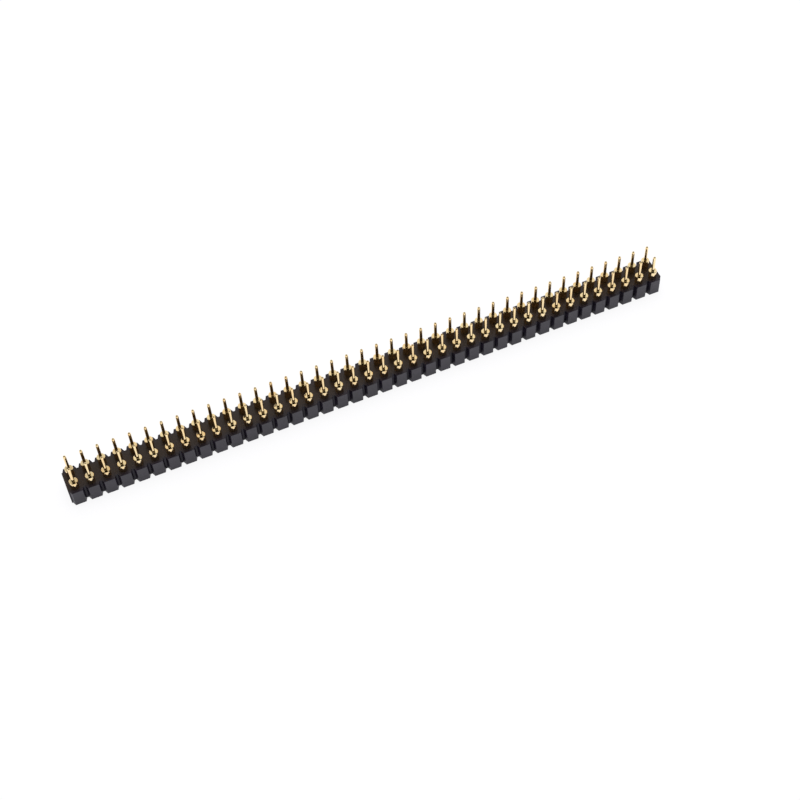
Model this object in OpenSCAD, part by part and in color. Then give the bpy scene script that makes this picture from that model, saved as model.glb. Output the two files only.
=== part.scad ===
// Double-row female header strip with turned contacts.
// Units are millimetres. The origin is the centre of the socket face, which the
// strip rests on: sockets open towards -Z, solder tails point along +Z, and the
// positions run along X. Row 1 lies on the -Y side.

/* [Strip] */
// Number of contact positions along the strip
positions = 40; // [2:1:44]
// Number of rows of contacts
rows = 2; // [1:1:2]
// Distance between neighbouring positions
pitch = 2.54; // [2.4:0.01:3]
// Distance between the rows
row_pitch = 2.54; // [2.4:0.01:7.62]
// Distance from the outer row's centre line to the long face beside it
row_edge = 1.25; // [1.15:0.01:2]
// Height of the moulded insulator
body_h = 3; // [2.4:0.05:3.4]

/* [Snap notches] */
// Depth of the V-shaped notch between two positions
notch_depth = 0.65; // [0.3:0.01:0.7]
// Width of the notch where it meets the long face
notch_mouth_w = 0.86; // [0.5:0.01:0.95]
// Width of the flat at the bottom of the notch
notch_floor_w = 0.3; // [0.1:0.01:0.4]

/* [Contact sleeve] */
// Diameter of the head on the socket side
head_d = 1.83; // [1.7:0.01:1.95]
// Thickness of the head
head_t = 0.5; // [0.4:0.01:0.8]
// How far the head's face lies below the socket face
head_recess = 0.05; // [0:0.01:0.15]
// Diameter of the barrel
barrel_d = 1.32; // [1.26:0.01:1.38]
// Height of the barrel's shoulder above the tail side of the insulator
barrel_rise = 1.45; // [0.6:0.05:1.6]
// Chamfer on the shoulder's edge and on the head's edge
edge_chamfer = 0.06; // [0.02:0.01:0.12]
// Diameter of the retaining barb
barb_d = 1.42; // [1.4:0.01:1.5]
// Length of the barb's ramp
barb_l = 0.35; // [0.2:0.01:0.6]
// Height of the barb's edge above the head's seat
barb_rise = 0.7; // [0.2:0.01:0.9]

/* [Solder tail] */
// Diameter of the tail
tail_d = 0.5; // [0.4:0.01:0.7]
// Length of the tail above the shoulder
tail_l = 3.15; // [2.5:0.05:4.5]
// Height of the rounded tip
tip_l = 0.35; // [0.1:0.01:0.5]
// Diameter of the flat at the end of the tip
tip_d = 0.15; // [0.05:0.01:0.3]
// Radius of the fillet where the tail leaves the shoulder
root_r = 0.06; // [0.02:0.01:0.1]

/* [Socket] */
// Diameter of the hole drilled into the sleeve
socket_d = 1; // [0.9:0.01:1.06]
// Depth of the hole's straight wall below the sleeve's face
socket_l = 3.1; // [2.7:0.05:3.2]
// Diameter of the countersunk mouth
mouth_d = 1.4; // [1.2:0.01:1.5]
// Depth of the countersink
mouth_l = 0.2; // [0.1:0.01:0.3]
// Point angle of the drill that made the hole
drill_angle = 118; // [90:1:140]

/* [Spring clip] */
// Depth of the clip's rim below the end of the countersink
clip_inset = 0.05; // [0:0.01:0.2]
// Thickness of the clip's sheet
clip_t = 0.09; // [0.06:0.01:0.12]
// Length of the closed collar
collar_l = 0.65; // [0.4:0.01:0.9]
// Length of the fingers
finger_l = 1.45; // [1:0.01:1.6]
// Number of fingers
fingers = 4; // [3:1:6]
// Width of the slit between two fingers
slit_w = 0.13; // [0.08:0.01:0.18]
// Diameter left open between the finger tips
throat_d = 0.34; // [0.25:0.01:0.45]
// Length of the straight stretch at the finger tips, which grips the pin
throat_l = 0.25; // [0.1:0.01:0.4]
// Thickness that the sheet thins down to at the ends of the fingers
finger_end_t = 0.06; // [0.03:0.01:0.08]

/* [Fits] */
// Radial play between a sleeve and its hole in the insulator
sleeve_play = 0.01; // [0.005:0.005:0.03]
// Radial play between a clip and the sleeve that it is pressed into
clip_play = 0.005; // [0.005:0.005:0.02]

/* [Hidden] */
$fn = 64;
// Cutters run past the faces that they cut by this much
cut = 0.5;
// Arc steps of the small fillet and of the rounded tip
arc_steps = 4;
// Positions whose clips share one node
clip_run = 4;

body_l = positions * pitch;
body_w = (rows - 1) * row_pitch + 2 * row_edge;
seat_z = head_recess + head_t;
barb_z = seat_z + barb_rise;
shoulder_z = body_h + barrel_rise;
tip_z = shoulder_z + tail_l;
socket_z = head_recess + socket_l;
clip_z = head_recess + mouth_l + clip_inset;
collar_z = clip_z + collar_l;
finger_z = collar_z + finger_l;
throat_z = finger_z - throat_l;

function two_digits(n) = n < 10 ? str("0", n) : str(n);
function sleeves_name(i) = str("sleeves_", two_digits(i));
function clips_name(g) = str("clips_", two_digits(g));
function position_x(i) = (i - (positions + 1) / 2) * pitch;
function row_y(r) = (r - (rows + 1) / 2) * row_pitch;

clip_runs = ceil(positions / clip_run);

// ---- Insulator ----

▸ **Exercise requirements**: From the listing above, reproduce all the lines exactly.

▸ **Solution for this problem**:
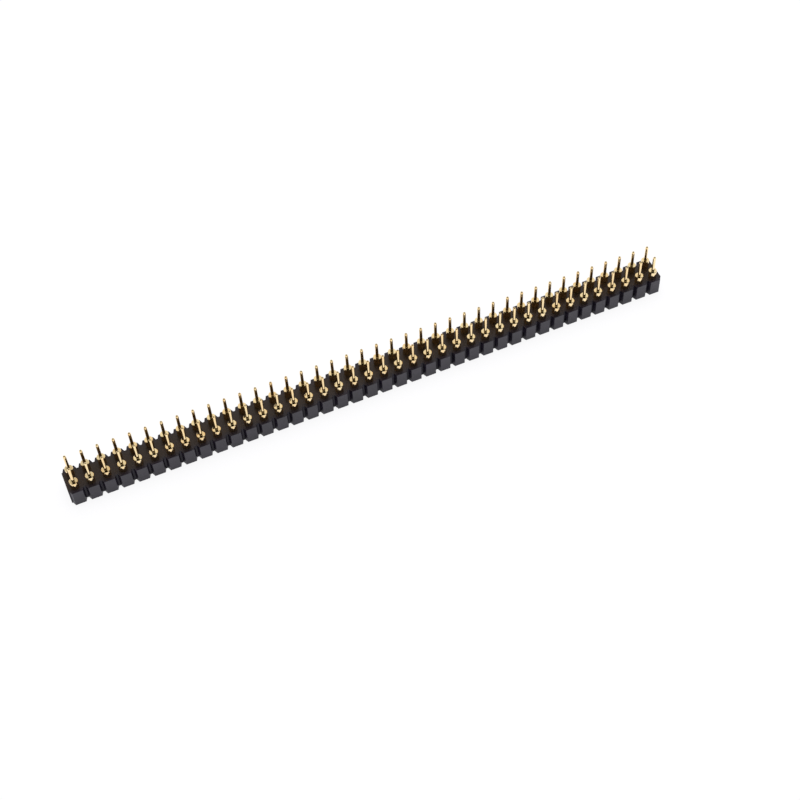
Model this object in OpenSCAD, part by part and in color. Then give the bpy scene script that makes this picture from that model, saved as model.glb. Output the two files only.
=== part.scad ===
// Double-row female header strip with turned contacts.
// Units are millimetres. The origin is the centre of the socket face, which the
// strip rests on: sockets open towards -Z, solder tails point along +Z, and the
// positions run along X. Row 1 lies on the -Y side.

/* [Strip] */
// Number of contact positions along the strip
positions = 40; // [2:1:44]
// Number of rows of contacts
rows = 2; // [1:1:2]
// Distance between neighbouring positions
pitch = 2.54; // [2.4:0.01:3]
// Distance between the rows
row_pitch = 2.54; // [2.4:0.01:7.62]
// Distance from the outer row's centre line to the long face beside it
row_edge = 1.25; // [1.15:0.01:2]
// Height of the moulded insulator
body_h = 3; // [2.4:0.05:3.4]

/* [Snap notches] */
// Depth of the V-shaped notch between two positions
notch_depth = 0.65; // [0.3:0.01:0.7]
// Width of the notch where it meets the long face
notch_mouth_w = 0.86; // [0.5:0.01:0.95]
// Width of the flat at the bottom of the notch
notch_floor_w = 0.3; // [0.1:0.01:0.4]

/* [Contact sleeve] */
// Diameter of the head on the socket side
head_d = 1.83; // [1.7:0.01:1.95]
// Thickness of the head
head_t = 0.5; // [0.4:0.01:0.8]
// How far the head's face lies below the socket face
head_recess = 0.05; // [0:0.01:0.15]
// Diameter of the barrel
barrel_d = 1.32; // [1.26:0.01:1.38]
// Height of the barrel's shoulder above the tail side of the insulator
barrel_rise = 1.45; // [0.6:0.05:1.6]
// Chamfer on the shoulder's edge and on the head's edge
edge_chamfer = 0.06; // [0.02:0.01:0.12]
// Diameter of the retaining barb
barb_d = 1.42; // [1.4:0.01:1.5]
// Length of the barb's ramp
barb_l = 0.35; // [0.2:0.01:0.6]
// Height of the barb's edge above the head's seat
barb_rise = 0.7; // [0.2:0.01:0.9]

/* [Solder tail] */
// Diameter of the tail
tail_d = 0.5; // [0.4:0.01:0.7]
// Length of the tail above the shoulder
tail_l = 3.15; // [2.5:0.05:4.5]
// Height of the rounded tip
tip_l = 0.35; // [0.1:0.01:0.5]
// Diameter of the flat at the end of the tip
tip_d = 0.15; // [0.05:0.01:0.3]
// Radius of the fillet where the tail leaves the shoulder
root_r = 0.06; // [0.02:0.01:0.1]

/* [Socket] */
// Diameter of the hole drilled into the sleeve
socket_d = 1; // [0.9:0.01:1.06]
// Depth of the hole's straight wall below the sleeve's face
socket_l = 3.1; // [2.7:0.05:3.2]
// Diameter of the countersunk mouth
mouth_d = 1.4; // [1.2:0.01:1.5]
// Depth of the countersink
mouth_l = 0.2; // [0.1:0.01:0.3]
// Point angle of the drill that made the hole
drill_angle = 118; // [90:1:140]

/* [Spring clip] */
// Depth of the clip's rim below the end of the countersink
clip_inset = 0.05; // [0:0.01:0.2]
// Thickness of the clip's sheet
clip_t = 0.09; // [0.06:0.01:0.12]
// Length of the closed collar
collar_l = 0.65; // [0.4:0.01:0.9]
// Length of the fingers
finger_l = 1.45; // [1:0.01:1.6]
// Number of fingers
fingers = 4; // [3:1:6]
// Width of the slit between two fingers
slit_w = 0.13; // [0.08:0.01:0.18]
// Diameter left open between the finger tips
throat_d = 0.34; // [0.25:0.01:0.45]
// Length of the straight stretch at the finger tips, which grips the pin
throat_l = 0.25; // [0.1:0.01:0.4]
// Thickness that the sheet thins down to at the ends of the fingers
finger_end_t = 0.06; // [0.03:0.01:0.08]

/* [Fits] */
// Radial play between a sleeve and its hole in the insulator
sleeve_play = 0.01; // [0.005:0.005:0.03]
// Radial play between a clip and the sleeve that it is pressed into
clip_play = 0.005; // [0.005:0.005:0.02]

/* [Hidden] */
$fn = 64;
// Cutters run past the faces that they cut by this much
cut = 0.5;
// Arc steps of the small fillet and of the rounded tip
arc_steps = 4;
// Positions whose clips share one node
clip_run = 4;

body_l = positions * pitch;
body_w = (rows - 1) * row_pitch + 2 * row_edge;
seat_z = head_recess + head_t;
barb_z = seat_z + barb_rise;
shoulder_z = body_h + barrel_rise;
tip_z = shoulder_z + tail_l;
socket_z = head_recess + socket_l;
clip_z = head_recess + mouth_l + clip_inset;
collar_z = clip_z + collar_l;
finger_z = collar_z + finger_l;
throat_z = finger_z - throat_l;

function two_digits(n) = n < 10 ? str("0", n) : str(n);
function sleeves_name(i) = str("sleeves_", two_digits(i));
function clips_name(g) = str("clips_", two_digits(g));
function position_x(i) = (i - (positions + 1) / 2) * pitch;
function row_y(r) = (r - (rows + 1) / 2) * row_pitch;

clip_runs = ceil(positions / clip_run);

// ---- Insulator ----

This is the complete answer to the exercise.